Village in Gloucestershire, England

Naunton is a village in Gloucestershire, England. It lies on the River Windrush in the Cotswolds, an area of outstanding natural beauty. Stow-on-the-Wold is about 6 miles to the east.

==Community==
The population of Naunton in 2000 was 371, which fell to 352 at the 2011 census.

Once a farming community with the usual supporting trades, by the turn of the second millennium it had moved towards being a dormitory village. It has had no shops since 1999. Despite rising property prices, community activity remains and local associations include clubs for music, cricket, golf and tennis. The village has a parish council. The village hall was refurbished in 2017–2018 aided by a twenty-year government loan of £100,000.
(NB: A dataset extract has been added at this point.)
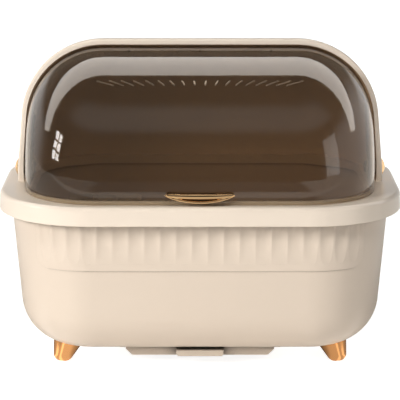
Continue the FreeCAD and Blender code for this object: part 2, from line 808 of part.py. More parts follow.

There are single public bus services on Tuesdays to Andoversford and Fridays to Stow-on-the-Wold. The nearest railway station is at Moreton-in-Marsh (10 miles, 16 km away), providing several trains daily to London Paddington, Great Malvern, Hereford, Worcester and Oxford.

==Heritage==
Naunton is referred to in the Domesday Book of 1086 as Niwetone. There has probably been a settlement there for at least 2000 years.

The present church, dedicated to St Andrew, dates largely from the 15th century. The Renaissance playwright and poet Ulpian Fulwell was Rector of Naunton from about 1570 until his death in about 1586. Another Rector, from 1660, was the prolific author and translator Clement Barksdale (1609–1687), who held the parish in plurality with Stow-on-the-Wold.

Naunton has a famous dovecote erected in 1660.

The 1998 Grand National winner, Earth Summit was prepared for the race in the village.